Task objective: Print the lines of the data, starting with the first, up to and including the line where "floor, white surroundings" appears.

Collected material:
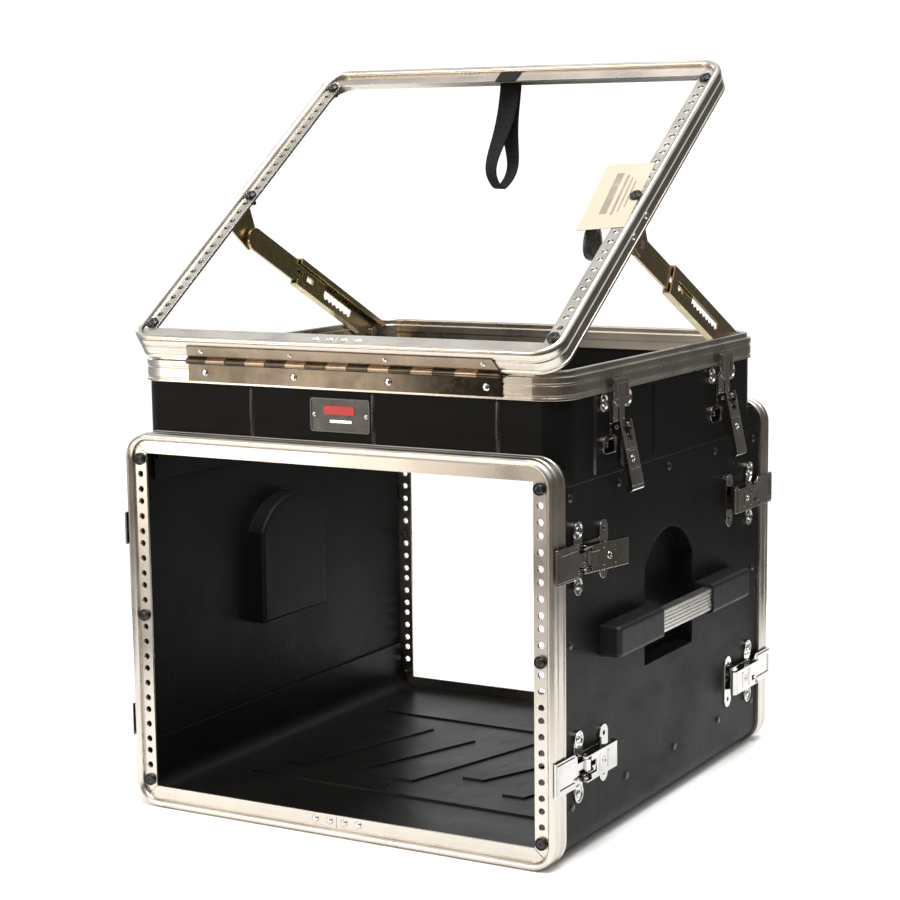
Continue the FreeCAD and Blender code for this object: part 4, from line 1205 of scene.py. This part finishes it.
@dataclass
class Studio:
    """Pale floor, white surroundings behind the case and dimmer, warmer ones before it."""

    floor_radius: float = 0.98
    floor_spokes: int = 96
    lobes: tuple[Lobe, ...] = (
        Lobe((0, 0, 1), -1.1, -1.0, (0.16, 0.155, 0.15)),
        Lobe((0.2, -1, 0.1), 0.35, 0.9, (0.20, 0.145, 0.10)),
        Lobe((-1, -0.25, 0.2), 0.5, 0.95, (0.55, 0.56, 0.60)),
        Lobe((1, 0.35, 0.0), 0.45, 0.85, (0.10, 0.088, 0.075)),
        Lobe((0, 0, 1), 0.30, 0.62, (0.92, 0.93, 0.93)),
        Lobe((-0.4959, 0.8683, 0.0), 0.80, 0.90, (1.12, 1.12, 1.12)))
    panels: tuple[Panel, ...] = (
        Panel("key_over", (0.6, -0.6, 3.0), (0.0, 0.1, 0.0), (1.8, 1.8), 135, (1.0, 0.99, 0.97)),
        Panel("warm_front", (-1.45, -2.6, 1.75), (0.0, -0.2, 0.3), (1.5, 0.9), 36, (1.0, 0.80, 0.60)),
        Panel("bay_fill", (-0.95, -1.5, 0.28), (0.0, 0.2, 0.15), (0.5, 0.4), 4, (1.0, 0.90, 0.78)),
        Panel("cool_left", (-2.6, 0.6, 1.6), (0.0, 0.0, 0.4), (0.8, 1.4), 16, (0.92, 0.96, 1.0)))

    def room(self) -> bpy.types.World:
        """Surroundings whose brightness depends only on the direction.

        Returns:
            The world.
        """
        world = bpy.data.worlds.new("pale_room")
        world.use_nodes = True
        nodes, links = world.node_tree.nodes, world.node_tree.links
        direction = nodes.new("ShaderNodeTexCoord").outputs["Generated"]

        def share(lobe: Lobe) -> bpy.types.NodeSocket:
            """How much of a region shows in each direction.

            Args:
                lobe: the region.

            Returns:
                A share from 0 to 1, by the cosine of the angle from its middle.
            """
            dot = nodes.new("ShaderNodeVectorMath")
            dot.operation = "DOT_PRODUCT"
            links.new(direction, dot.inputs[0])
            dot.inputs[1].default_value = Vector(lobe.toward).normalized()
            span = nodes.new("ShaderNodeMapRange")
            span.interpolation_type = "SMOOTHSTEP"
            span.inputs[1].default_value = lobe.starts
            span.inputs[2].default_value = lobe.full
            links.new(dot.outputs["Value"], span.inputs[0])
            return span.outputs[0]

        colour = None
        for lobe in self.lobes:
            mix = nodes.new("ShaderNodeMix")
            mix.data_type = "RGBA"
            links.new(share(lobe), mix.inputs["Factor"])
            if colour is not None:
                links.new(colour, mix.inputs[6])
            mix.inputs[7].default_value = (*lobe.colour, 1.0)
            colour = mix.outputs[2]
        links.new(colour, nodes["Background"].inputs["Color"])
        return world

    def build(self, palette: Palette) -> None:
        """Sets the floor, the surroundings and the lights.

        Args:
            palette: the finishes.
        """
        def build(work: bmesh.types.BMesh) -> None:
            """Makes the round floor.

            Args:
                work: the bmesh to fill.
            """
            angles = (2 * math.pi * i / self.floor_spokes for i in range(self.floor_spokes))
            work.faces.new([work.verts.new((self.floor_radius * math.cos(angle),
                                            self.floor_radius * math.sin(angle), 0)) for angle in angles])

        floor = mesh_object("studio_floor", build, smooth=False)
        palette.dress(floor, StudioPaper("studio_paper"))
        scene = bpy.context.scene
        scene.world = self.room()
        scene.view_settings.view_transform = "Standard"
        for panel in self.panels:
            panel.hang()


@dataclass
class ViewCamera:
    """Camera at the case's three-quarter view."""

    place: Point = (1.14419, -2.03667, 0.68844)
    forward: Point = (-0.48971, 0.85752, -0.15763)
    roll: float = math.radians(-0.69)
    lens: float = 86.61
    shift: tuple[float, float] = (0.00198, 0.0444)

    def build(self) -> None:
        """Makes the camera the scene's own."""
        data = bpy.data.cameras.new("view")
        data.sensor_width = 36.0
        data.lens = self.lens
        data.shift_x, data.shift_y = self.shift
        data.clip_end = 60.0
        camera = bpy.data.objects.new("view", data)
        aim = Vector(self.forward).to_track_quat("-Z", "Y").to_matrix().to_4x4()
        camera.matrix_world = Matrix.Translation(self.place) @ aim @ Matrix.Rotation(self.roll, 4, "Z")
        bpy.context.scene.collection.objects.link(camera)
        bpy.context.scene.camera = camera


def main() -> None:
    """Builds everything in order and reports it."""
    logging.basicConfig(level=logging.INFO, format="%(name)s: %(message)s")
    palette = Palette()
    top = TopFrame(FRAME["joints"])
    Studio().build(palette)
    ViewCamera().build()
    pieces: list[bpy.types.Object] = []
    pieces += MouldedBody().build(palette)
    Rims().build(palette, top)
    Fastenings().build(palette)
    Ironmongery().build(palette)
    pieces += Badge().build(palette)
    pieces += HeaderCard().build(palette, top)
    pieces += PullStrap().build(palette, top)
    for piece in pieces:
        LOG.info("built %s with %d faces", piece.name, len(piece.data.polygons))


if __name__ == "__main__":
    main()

Response to this task:
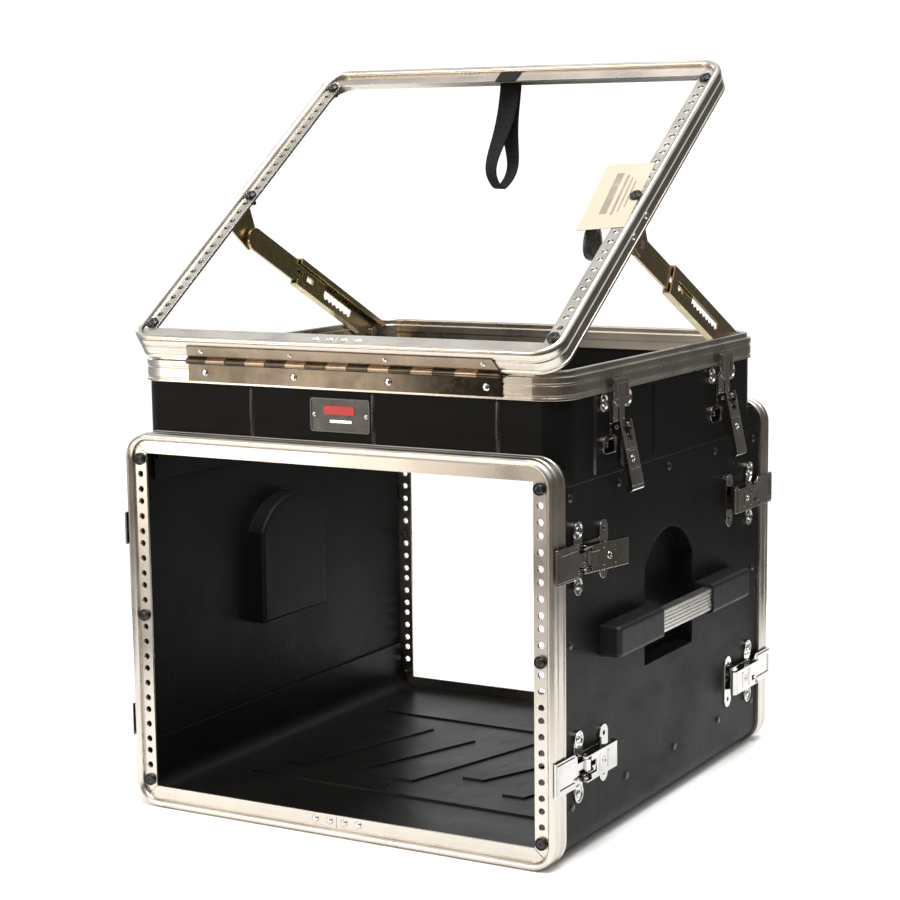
Continue the FreeCAD and Blender code for this object: part 4, from line 1205 of scene.py. This part finishes it.
@dataclass
class Studio:
    """Pale floor, white surroundings behind the case and dimmer, warmer ones before it."""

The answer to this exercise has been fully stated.